You are correct its very useful that many tools can inspect object files. Requiring those tools to be aware of the multi-sections thing is (as far as I can tell) the main/only downside to this change.

But I think its worth it. Aside from binaryen and wabt how many other object inspection tools are there out there? If its only one or two then I'm certainly prepared to do the work on them too.

The benefits are mostly for consistency and simplicity of internal representation within llvm. There are two primary places I'm thinking about:

  1. Any tool that used llvm's libObjectFile to iterate through section. We expect each function to be in its own section since wasm is always -ffunction-sections. If I have 3 functions I expect to see 3 code sections the objdump output.

  2. The linker works on the granularity of sections. We currently subdivide the data and code sections in subsections (that we call "chunks" in the current wasm-ld code) in order to work around this.

Also the motivating issue: https://reviews.llvm.org/D74531. Here clang is expecting the ast to live in its own "section", but in the current model data sections are not modeled as section at all but segments (sub-sections of the data section which llvm tools don't know about).

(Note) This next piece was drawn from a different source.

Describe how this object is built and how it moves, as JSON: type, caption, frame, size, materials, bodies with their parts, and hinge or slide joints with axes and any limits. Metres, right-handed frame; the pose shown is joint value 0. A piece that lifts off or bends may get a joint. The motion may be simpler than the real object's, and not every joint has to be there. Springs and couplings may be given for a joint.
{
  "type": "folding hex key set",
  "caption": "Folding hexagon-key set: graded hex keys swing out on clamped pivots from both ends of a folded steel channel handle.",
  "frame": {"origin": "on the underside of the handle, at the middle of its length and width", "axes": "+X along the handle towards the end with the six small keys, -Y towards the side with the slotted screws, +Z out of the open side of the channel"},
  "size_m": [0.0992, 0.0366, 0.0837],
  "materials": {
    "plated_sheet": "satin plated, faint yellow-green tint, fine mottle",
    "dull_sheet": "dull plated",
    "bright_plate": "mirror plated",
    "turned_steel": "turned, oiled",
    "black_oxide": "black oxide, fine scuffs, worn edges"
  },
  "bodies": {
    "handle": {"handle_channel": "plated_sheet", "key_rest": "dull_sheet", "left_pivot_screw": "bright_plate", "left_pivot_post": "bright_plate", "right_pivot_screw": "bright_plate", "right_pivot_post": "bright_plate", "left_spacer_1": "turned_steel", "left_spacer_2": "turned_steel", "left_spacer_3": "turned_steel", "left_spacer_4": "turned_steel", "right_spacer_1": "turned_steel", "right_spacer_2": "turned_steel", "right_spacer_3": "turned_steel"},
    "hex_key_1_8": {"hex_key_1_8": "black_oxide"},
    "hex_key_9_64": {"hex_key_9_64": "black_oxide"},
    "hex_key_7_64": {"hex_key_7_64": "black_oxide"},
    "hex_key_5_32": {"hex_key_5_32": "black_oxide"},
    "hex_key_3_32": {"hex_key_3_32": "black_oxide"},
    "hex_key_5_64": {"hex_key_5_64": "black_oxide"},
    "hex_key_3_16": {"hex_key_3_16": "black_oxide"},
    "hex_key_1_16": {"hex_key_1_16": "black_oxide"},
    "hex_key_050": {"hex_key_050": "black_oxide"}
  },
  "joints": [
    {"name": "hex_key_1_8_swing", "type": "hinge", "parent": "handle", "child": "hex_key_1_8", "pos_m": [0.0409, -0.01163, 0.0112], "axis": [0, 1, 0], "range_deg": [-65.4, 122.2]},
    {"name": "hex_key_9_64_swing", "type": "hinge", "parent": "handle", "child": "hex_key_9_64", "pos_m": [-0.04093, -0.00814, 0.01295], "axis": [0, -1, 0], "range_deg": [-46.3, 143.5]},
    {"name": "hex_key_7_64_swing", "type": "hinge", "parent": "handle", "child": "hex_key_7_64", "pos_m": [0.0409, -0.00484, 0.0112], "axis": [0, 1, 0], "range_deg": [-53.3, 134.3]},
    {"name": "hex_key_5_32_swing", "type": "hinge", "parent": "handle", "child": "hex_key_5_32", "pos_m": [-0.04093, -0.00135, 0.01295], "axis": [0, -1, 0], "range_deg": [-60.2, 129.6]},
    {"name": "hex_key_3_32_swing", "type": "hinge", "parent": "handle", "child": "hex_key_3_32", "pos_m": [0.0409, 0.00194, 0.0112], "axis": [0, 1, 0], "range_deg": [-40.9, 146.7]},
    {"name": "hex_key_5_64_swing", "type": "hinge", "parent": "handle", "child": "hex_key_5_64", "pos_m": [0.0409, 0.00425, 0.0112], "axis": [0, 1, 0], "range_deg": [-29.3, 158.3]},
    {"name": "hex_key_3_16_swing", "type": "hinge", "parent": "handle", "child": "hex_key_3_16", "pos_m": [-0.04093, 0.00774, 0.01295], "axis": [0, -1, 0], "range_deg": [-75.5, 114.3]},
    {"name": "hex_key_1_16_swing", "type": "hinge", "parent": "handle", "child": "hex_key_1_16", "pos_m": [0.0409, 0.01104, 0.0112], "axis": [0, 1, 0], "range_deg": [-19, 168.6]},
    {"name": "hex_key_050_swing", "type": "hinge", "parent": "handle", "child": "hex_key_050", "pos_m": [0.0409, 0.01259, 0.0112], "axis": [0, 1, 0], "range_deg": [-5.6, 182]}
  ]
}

tlively commented 4 years ago

There is precedent for requiring tools to implement stage 3 proposals to read object files: all object files currently contain a data count section whether or not bulk memory is enabled for their contents. So I think requiring tools to implement a proposal to continue reading object files is acceptable, as long as that proposal is reasonably stable and we are confident that it will eventually be standardized. I would not say the conditional sections proposal is quite there yet.